Nesta quinta-feira, 10, dia em que a escritora Clarice Lispector faria 100 anos de vida, A VOZ DA SERRA convidou os leitores a imaginarem em quais locais de Nova Friburgo a autora de “A paixão segundo G.H.” e “A hora da estrela” gostaria de estar, caso tivesse tido a oportunidade de morar aqui. O jornal inspirou-se na resenha escrita pela jornalista Mànya Millen para o Instituto Moreira Salles no ano passado, sobre o livro “O Rio de Clarice: passeio afetivo pela cidade”, lançado em 2018 pela Editora Autêntica.
Nele, a professora e biógrafa Teresa Montero descreve edifícios, praias, praças, restaurantes, hotéis, padarias, bancas de jornal, livrarias, cinemas e parques da capital frequentados pela escritora e, de quebra, revela um perfil menos circunspecto de Clarice, que adorava flanar pela cidade onde morou por 28 anos.
Segundo a Fundação Dom João VI, no entanto, a premiada escritora, traduzida para 32 idiomas, publicada em 40 países e tema de muitas homenagens, como os quatro painéis dedicados a ela na 1ª Bienal Virtual do Livro de São Paulo este ano, chegou a conhecer Friburgo. Em sua coluna de crônicas no “Jornal do Brasil”, Clarice escreveu sobre uma viagem de fim de semana à cidade serrana. Ela disse: “Friburgo me fascina. Tem casas cor-de-rosa e azul. A natureza fica tão tranquila quando chove!”.

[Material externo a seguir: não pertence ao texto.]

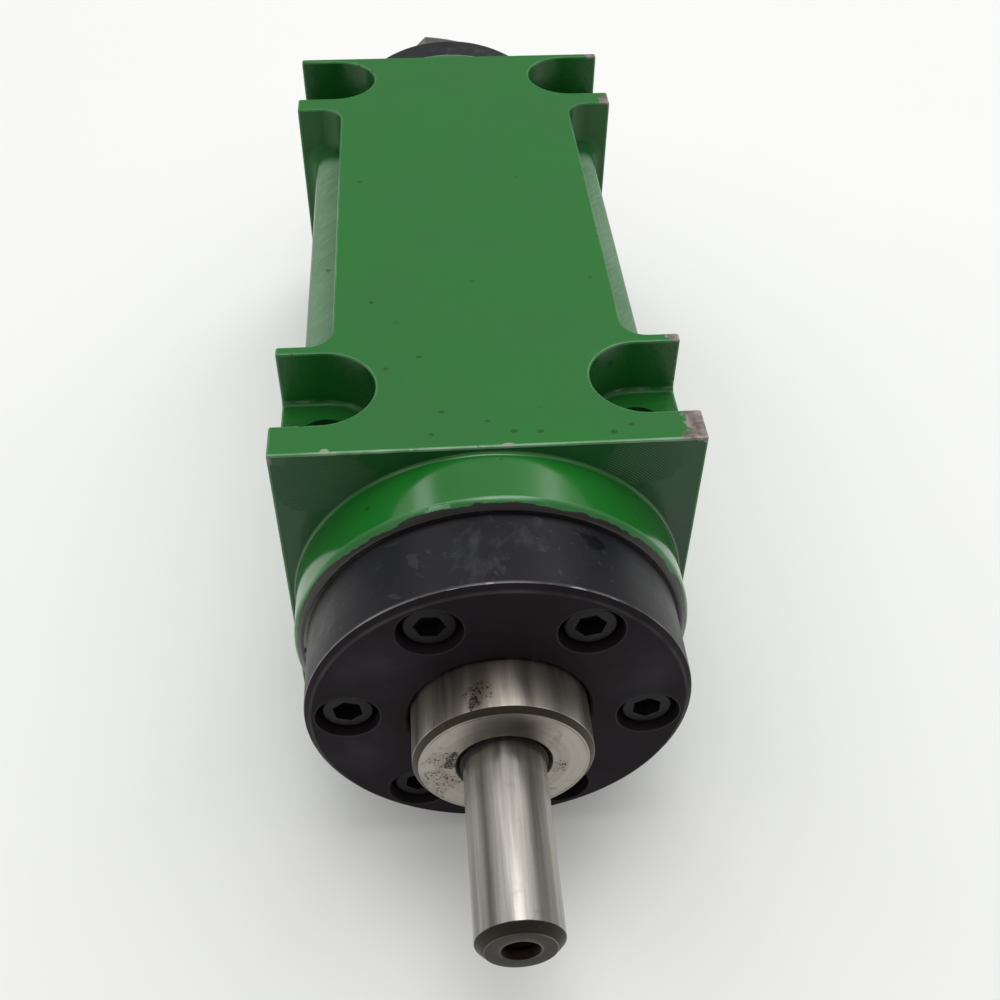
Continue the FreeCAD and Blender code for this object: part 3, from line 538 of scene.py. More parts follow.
shaft_steel = bright_steel("shaft_steel", tint(162, 159, 153), tint(116, 112, 106), 0.25, 1900.0, 0.0000005, rust=0.15,
                           band=0.0, smear=0.85, painted_bands=0.75)
shaft_tip = bright_steel("shaft_tip", tint(62, 60, 54), tint(40, 38, 34), 0.45, 1200.0, rust=0.3,
                         pale_rings=[(6.0, 0.16), (3.5, 0.2)])
collar_steel = bright_steel("collar_steel", tint(194, 186, 176), tint(118, 110, 101), 0.29, 900.0, 0.0000005, band=0.0,
                            smear=0.85, painted_bands=0.8, painted_band_pitch=280.0, clumped=[((-5.4, -119.4, 55.6), (1.1, 2.4, 1.4))], specked=[((-5.0, -119.0, 55.8), (2.2, 2.6, 1.6)), ((-3.6, -118.6, 56.1), (2.2, 2.0, 1.6))])
collar_front = bright_steel("collar_front", tint(178, 173, 165), tint(122, 116, 108), 0.38, 1100.0, 0.00003, rust=0.35,
                            clumped=[((-8.8, -122.75, 42.6), (1.2, 1, 2.2)), ((-9.8, -122.75, 40.2), (1.4, 1, 1.4))],
                            pale_rings=[(15.0, 0.25)],
                            specked=[((-10.2, -122.75, 42), (3.4, 1, 3.6)), ((-11.8, -122.75, 36), (3.6, 1, 4.6)),
                                     ((9.6, -122.75, 38.5), (1.9, 1, 2.4))],
                            painted_reflection=[((3, -122.75, 51.5), (9, 2, 5))])
dark_chamfer = bright_steel("dark_chamfer", tint(72, 67, 58), tint(44, 41, 35), 0.4, 1200.0, rust=0.3)
# Painted shade: the tapped hole is near-black brown, both rust and the shade inside it.
hole_rust_and_shade = bright_steel("hole_rust_and_shade", tint(46, 35, 28), tint(19, 14, 11), 0.5, 1200.0, rust=0.5)
nut_steel = bright_steel("nut_steel", tint(130, 127, 122), tint(96, 93, 88), 0.38, 1100.0)
collet_steel = bright_steel("collet_steel", tint(196, 194, 190), tint(150, 148, 144), 0.24, 1700.0)
spacer_steel = bright_steel("spacer_steel", tint(186, 182, 176), tint(146, 142, 136), 0.3, 1300.0)
race_steel = bright_steel("race_steel", tint(206, 206, 208), tint(170, 170, 172), 0.16, 2200.0, 0.00001)
ball_steel = bright_steel("ball_steel", tint(224, 224, 226), tint(200, 200, 204), 0.1, 800.0, 0.000004, band=0.1)
spring_steel = bright_steel("spring_steel", tint(150, 150, 156), tint(104, 104, 112), 0.3, 1200.0)
cage_brass = bright_steel("cage_brass", tint(206, 166, 92), tint(158, 120, 58), 0.34, 1400.0)
print(len(bpy.data.materials), "materials so far")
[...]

A crônica, intitulada “Preguiça”, de 21 de outubro de 1972, está no livro “A descoberta do mundo”, segundo os pesquisadores da Fundação.
Segundo a biógrafa Teresa, por mais que Clarice fosse introspectiva, que não gostasse muito de fazer social, ela passeava muito pela cidade. A escritora tinha prazer em flanar pelas ruas, florestas, parques e praias do Rio, onde chegou em 1935, aos 15 anos.
Na capa do guia biográfico, por exemplo, a escritora curte a Praia de Copacabana na década de 60, ao lado dos filhos. Assim, em Friburgo, não seria difícil imaginar a mesma foto sendo ambientada, por exemplo, nos jardins do Country, no lago de Lumiar ou no Jardim do Nêgo.
O Leme, que Clarice dizia ser a “minha terra” – ela chegou lá em 1959 com os dois filhos, Pedro e Paulo, já separada do marido Maury Gurgel Valente, e permaneceu até morrer – ganhou o maior e merecido espaço. Desde 2016 a escritora, com seu cão Ulisses, está imortalizada no bairro numa estátua criada por Edgar Duvivier. Clarice gostava de circular pela rua, ir à feira, conversar com vizinhos, comprar cigarros, pilhas ou refrigerante no botequim em frente ao prédio. Em Friburgo, possivelmente ela seria muito vista pelo Centro, pela Vila Amélia, caminhando pela Avenida Alberto Braune, tomando café no Blau Blau ou no Grão Café, se fosse nos dias de hoje.
Algumas histórias contadas no livro comprovam a desconhecida faceta brincalhona da escritora. Uma das amigas de Clarice, a artista plástica Maria Bonomi, lembra que, quando vinha ao Rio, elas batiam ponto no restaurante La Fiorentina, no Leme, a qualquer hora do dia ou da noite, para conversar. Quando se sentiam incomodadas pela aproximação de outras pessoas, pegavam a pizza e iam comer na areia da praia, uma pequena travessura celebrada com muitos risos. Aqui, esta cena seria perfeitamente factível nas mesas da pizzaria Califórnia, aberta até tarde da noite, e nos bancos da Praça Getúlio Vargas.
Nas pesquisas mais aprofundadas e nas entrevistas com amigos e conhecidos, Teresa começou a descobrir uma mulher comum, que se fazia presente no dia a dia da cidade. “Claro que havia os momentos em que ela se concentrava no processo de criação, mas era mãe de dois filhos pequenos”, lembra a autora. É óbvio que, em Friburgo, Clarice bateria ponto na livraria Arabesco e no parquinho de brinquedos do Suspiro.
Quando precisava se dedicar a um livro, Clarice costumava se hospedar em um hotel, na época o Luxor Continental, no Leme. É como se ela, em Friburgo, reservasse o Dominguez, ou em qualquer outro com vista para as montanhas. “O Rio da Clarice é natureza pura”, afirma Teresa. Tudo a ver com Friburgo.